Requirements ▸ Begin at the line that contains "inner_crest, inner_valley, False)", stop after the line that contains "obj.parent = None", and reproduce only that span, unaltered.

------------------------------------------------------------

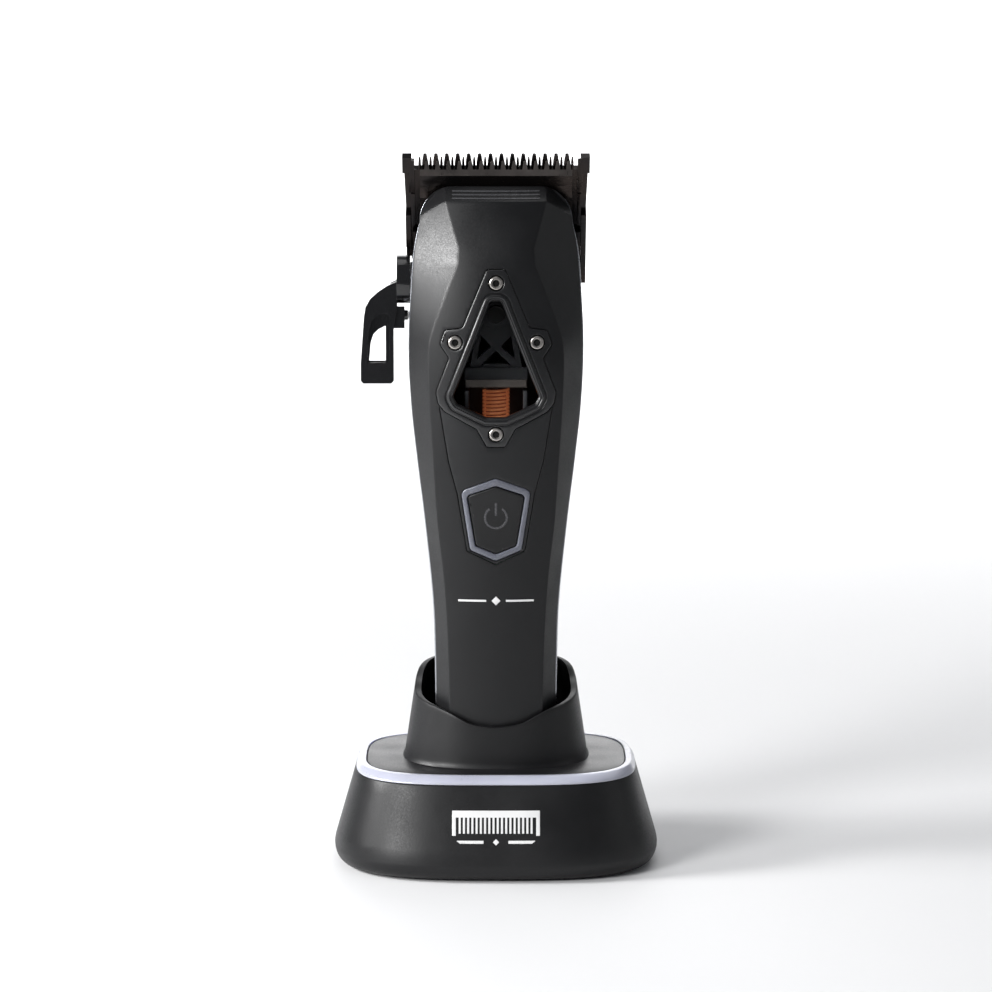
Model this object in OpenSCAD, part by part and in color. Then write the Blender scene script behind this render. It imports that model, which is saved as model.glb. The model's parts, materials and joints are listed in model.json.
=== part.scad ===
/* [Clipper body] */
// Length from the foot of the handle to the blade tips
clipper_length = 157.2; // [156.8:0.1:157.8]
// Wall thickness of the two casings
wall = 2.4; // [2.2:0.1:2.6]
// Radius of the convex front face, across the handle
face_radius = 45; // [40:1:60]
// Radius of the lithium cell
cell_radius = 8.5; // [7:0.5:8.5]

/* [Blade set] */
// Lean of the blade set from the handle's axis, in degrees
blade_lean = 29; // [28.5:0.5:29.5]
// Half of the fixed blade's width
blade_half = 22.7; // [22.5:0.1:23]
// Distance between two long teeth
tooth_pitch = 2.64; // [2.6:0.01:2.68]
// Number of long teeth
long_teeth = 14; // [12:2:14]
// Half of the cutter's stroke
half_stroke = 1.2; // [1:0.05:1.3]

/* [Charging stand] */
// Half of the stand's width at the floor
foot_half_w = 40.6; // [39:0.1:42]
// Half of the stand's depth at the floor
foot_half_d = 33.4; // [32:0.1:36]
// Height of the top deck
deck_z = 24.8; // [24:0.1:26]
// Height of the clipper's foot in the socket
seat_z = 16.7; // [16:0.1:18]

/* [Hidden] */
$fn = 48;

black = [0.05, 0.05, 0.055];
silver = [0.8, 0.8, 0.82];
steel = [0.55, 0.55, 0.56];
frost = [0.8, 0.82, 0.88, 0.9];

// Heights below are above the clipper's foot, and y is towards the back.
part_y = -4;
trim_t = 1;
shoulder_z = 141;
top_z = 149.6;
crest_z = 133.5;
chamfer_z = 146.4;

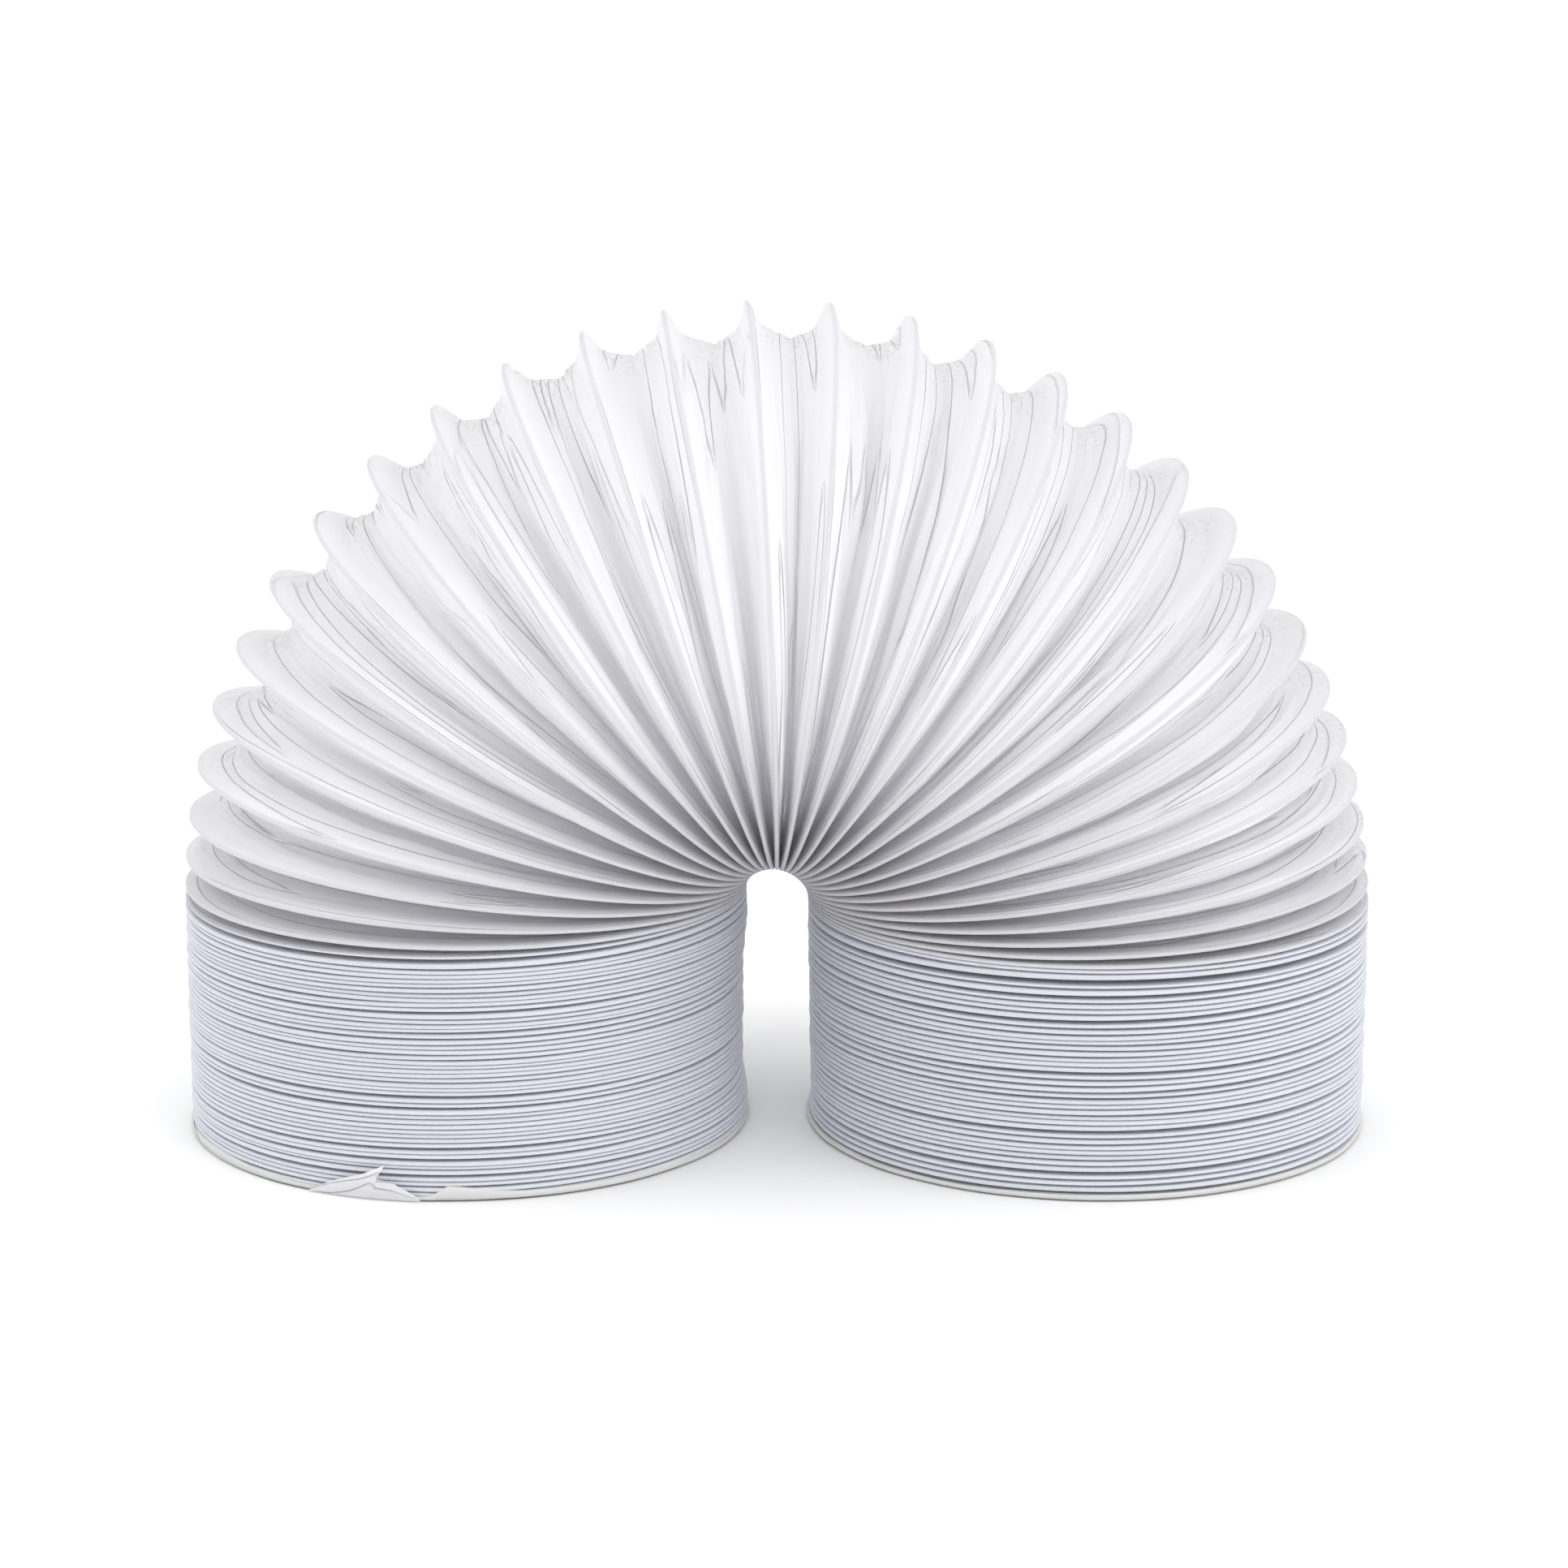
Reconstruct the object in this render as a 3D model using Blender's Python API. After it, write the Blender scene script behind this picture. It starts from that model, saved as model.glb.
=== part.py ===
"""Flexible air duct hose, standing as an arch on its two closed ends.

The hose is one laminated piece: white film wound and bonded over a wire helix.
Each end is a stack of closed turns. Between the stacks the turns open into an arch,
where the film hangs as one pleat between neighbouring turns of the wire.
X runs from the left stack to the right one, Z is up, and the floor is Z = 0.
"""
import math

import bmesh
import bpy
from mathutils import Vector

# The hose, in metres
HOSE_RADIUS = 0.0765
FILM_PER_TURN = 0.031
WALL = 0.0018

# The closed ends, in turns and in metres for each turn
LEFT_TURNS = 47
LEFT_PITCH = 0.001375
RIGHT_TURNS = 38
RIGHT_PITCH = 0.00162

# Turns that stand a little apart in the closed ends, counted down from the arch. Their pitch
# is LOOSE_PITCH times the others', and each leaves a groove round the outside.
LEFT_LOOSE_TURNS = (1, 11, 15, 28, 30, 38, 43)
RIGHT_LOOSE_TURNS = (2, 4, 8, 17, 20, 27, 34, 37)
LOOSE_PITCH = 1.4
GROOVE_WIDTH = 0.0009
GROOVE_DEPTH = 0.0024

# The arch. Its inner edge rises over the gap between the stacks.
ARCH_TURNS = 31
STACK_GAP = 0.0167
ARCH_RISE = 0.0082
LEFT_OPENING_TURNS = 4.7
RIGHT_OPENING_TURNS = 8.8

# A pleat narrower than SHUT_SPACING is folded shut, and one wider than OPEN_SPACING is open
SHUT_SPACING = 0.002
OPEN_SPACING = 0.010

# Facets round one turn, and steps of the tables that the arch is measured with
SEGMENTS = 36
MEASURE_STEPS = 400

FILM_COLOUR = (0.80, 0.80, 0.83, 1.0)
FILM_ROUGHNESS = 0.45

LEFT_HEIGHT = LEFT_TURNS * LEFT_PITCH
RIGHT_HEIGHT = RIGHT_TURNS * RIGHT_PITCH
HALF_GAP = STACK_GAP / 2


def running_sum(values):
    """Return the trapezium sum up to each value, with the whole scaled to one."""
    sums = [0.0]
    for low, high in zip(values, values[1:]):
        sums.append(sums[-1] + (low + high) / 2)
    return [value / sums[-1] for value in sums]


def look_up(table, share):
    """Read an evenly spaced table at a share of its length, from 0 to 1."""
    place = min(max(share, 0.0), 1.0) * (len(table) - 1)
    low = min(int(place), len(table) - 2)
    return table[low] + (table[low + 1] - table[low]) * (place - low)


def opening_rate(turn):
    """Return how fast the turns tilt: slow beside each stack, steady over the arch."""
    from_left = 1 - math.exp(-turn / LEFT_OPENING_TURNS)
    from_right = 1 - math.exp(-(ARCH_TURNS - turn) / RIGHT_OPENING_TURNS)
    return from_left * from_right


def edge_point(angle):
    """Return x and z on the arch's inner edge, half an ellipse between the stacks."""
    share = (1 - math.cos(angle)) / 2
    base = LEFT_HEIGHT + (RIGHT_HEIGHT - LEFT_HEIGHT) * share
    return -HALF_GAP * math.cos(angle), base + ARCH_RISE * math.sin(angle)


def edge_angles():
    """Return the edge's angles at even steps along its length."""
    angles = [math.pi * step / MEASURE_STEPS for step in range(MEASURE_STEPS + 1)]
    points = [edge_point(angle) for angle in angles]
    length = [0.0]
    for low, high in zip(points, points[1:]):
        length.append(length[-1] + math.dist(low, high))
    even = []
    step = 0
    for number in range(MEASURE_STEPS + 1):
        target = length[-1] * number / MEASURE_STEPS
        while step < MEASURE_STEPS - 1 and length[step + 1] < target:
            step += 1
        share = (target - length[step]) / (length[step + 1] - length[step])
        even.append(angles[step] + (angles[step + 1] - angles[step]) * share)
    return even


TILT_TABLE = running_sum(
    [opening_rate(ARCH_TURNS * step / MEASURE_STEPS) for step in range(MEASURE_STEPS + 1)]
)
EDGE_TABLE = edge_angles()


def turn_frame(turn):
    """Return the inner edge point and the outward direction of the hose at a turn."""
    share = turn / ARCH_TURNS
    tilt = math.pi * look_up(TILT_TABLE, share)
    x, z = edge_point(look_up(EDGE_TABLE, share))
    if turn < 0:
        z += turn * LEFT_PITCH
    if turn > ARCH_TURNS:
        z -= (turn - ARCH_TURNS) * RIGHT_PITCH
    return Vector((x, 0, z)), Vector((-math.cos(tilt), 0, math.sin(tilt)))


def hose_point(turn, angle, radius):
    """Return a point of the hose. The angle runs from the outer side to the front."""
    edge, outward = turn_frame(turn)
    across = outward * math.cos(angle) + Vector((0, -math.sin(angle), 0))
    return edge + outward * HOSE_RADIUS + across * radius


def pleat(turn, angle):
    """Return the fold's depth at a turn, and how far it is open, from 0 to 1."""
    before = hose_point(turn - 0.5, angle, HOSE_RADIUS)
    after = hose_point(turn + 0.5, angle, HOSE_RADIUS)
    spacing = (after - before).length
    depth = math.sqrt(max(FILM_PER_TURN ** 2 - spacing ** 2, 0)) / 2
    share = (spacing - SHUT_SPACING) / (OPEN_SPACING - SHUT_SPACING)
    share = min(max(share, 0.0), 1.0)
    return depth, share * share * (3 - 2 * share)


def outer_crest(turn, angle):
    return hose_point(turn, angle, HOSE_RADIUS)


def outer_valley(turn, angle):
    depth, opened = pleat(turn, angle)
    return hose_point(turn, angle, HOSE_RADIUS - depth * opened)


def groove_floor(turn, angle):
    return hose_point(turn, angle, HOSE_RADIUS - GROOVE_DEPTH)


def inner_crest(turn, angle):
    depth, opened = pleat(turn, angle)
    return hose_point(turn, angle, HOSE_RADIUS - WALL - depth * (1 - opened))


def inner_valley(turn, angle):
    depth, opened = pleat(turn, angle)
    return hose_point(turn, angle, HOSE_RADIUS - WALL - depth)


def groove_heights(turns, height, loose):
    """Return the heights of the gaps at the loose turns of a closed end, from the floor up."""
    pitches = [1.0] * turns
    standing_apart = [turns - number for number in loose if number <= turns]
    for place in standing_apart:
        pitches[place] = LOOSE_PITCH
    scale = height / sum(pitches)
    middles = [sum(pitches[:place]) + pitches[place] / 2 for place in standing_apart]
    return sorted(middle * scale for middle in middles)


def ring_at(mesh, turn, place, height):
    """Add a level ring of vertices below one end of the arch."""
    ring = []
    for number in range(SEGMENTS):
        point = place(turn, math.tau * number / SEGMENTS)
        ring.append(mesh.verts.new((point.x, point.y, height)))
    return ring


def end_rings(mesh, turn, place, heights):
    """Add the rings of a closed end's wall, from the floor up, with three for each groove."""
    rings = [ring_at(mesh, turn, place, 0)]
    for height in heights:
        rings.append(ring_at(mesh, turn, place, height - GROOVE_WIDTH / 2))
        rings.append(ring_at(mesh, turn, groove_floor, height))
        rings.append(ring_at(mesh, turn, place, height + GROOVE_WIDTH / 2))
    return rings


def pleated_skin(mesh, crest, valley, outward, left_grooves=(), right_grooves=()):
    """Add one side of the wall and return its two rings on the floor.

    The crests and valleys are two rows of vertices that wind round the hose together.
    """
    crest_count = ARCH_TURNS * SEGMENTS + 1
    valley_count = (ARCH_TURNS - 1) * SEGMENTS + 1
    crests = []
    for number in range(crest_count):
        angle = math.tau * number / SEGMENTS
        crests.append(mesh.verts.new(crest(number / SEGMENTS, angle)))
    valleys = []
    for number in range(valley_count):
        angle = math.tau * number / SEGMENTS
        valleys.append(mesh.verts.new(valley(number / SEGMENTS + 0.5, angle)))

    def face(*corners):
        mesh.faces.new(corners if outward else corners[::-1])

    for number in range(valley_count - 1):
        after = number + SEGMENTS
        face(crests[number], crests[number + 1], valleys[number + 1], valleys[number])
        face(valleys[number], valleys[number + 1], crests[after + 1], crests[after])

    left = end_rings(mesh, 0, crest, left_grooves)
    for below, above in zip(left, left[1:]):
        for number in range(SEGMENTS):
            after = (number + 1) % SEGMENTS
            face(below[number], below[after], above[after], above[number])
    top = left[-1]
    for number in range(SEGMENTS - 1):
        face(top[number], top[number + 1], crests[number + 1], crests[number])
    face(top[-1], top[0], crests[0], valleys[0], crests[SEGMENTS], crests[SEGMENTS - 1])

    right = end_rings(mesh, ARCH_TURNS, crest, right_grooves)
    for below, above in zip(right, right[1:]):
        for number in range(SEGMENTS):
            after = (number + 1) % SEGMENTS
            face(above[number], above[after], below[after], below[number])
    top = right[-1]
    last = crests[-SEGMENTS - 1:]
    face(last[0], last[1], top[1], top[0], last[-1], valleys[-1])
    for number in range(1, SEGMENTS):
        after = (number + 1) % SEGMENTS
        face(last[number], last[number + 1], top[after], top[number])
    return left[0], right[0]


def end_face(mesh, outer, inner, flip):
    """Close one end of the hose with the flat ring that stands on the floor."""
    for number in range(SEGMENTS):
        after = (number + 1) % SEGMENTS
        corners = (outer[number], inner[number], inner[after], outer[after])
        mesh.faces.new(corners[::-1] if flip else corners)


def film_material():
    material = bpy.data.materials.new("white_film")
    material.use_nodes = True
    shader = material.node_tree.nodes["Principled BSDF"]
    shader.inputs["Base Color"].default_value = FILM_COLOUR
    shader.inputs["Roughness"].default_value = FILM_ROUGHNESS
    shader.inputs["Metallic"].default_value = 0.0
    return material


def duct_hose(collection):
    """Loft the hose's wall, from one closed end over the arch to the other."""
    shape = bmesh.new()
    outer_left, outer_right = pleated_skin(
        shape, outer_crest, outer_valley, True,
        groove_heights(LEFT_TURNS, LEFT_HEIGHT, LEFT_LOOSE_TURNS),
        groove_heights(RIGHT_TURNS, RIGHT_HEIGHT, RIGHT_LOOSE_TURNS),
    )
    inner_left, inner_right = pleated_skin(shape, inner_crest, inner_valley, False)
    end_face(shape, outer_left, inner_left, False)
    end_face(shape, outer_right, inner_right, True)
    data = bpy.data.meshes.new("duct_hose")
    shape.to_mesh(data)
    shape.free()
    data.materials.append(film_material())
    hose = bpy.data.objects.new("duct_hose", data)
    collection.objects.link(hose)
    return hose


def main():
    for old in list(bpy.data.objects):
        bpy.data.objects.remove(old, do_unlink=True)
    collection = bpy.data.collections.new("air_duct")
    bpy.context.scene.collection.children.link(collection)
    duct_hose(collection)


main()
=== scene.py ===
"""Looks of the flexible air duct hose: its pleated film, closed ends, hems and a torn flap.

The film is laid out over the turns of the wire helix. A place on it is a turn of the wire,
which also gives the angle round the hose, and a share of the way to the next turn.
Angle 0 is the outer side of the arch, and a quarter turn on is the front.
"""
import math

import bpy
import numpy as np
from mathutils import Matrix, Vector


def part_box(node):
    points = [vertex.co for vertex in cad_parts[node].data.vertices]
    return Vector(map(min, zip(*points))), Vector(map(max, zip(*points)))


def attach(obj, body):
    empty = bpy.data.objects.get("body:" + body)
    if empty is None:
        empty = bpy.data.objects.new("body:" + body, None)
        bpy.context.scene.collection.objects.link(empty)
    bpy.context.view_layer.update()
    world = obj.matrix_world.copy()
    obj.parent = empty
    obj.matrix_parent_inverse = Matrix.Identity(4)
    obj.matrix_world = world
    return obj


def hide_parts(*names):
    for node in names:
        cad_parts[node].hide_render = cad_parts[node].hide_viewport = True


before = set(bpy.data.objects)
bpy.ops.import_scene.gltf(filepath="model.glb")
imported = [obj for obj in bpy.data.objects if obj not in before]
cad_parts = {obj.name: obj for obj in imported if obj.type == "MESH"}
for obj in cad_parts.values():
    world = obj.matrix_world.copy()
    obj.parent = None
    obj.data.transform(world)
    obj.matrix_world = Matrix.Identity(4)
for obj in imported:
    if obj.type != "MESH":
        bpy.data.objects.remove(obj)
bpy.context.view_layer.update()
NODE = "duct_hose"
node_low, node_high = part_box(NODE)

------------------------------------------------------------

Task output ▸
    inner_left, inner_right = pleated_skin(shape, inner_crest, inner_valley, False)
    end_face(shape, outer_left, inner_left, False)
    end_face(shape, outer_right, inner_right, True)
    data = bpy.data.meshes.new("duct_hose")
    shape.to_mesh(data)
    shape.free()
    data.materials.append(film_material())
    hose = bpy.data.objects.new("duct_hose", data)
    collection.objects.link(hose)
    return hose


def main():
    for old in list(bpy.data.objects):
        bpy.data.objects.remove(old, do_unlink=True)
    collection = bpy.data.collections.new("air_duct")
    bpy.context.scene.collection.children.link(collection)
    duct_hose(collection)


main()
=== scene.py ===
"""Looks of the flexible air duct hose: its pleated film, closed ends, hems and a torn flap.

The film is laid out over the turns of the wire helix. A place on it is a turn of the wire,
which also gives the angle round the hose, and a share of the way to the next turn.
Angle 0 is the outer side of the arch, and a quarter turn on is the front.
"""
import math

import bpy
import numpy as np
from mathutils import Matrix, Vector


def part_box(node):
    points = [vertex.co for vertex in cad_parts[node].data.vertices]
    return Vector(map(min, zip(*points))), Vector(map(max, zip(*points)))


def attach(obj, body):
    empty = bpy.data.objects.get("body:" + body)
    if empty is None:
        empty = bpy.data.objects.new("body:" + body, None)
        bpy.context.scene.collection.objects.link(empty)
    bpy.context.view_layer.update()
    world = obj.matrix_world.copy()
    obj.parent = empty
    obj.matrix_parent_inverse = Matrix.Identity(4)
    obj.matrix_world = world
    return obj


def hide_parts(*names):
    for node in names:
        cad_parts[node].hide_render = cad_parts[node].hide_viewport = True


before = set(bpy.data.objects)
bpy.ops.import_scene.gltf(filepath="model.glb")
imported = [obj for obj in bpy.data.objects if obj not in before]
cad_parts = {obj.name: obj for obj in imported if obj.type == "MESH"}
for obj in cad_parts.values():
    world = obj.matrix_world.copy()
    obj.parent = None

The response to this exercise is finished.